After an investigation by the school and an inspector in the Department of Education, the principal was dismissed. He appealed his dismissal to the Disciplinary Appeals Panel in the Department of Education. The Disciplinary Appeals Panel upheld the decision of the school’s board of management to dismiss the principal.

Appeal to High Court

The principal then appealed to the WRC, which found that the dismissal was unfair and ordered his re-engagement. The matter was appealed to the Labour Court, which also found in favour of the principal.

The board then appealed, on a point of law, to the High Court, which dismissed the appeal, but found that the Labour Court had been in error regarding the date of the deemed re-engagement of the principal (1 September 2017).

It set that order aside and re-engaged the principal from the actual date of dismissal, November 2015. The High Court also ordered the payment of all arrears of salary to be paid immediately, and refused a stay on the order.

The school had appointed a new principal in 2016.

Decision ‘exceeded proper scope’

The school’s board then appealed to the Supreme Court, which held that the High Court had exceeded the proper scope of an appeal, which was on a point of law only.

Instead, the High Court decision had amounted to a decision on the merits of the case that included findings and conclusions that were inconsistent with the findings and conclusions of the Labour Court.

The Supreme Court also stated that the decision of the Labour Court to order re-engagement from September 2017 was wrong in law.

“No proper consideration was given to the exceptional nature of the remedy, the practicability of such re-engagement, or the impact upon the school or on the principal who had been appointed,” the court stated.

‘Limbo’

The Supreme Court held that a school’s board of management could not be treated as the equivalent of a board or management of a commercial enterprise, as it did not have flexibility in the terms of employment that it could offer teachers and could not negotiate a settlement of a dispute in a way a commercial body could.
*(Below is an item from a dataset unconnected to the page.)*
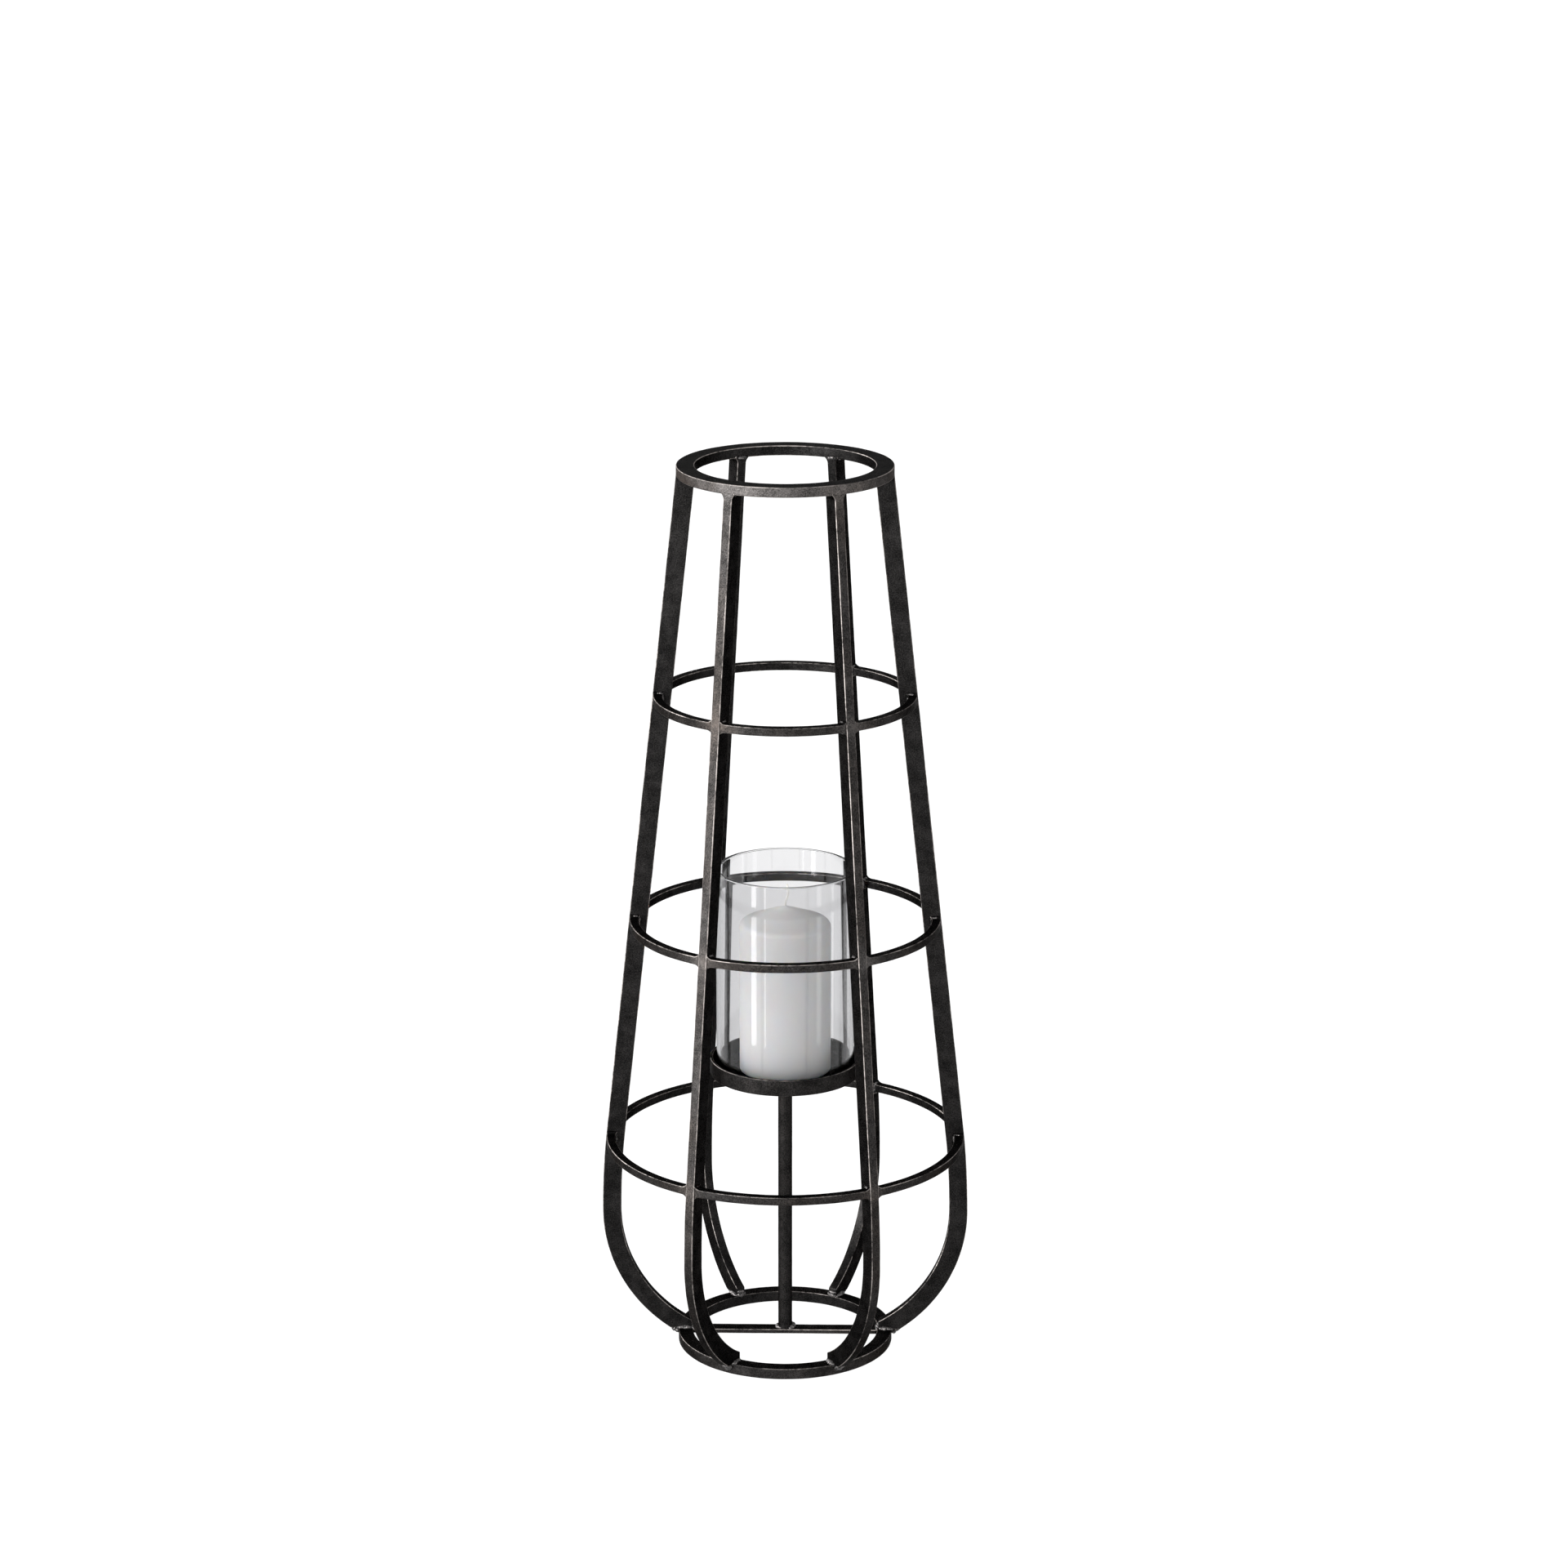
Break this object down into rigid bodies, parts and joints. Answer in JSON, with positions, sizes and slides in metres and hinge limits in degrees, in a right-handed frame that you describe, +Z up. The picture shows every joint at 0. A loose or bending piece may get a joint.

The court added that it would not be reasonable to expect the school or a business to remain in limbo pending the outcome of protracted legal proceedings.

In the circumstances, it decided not to set aside the Labour Court’s order directing re-engagement of the principal.

The MHC lawyers say that the Supreme Court has outlined what decision-making bodies should take into account when awarding re-instatement and re-engagement under the Unfair Dismissal Act 1997.

“Re-engagement and re-instatement should be reserved for the most exceptional circumstances,” they state.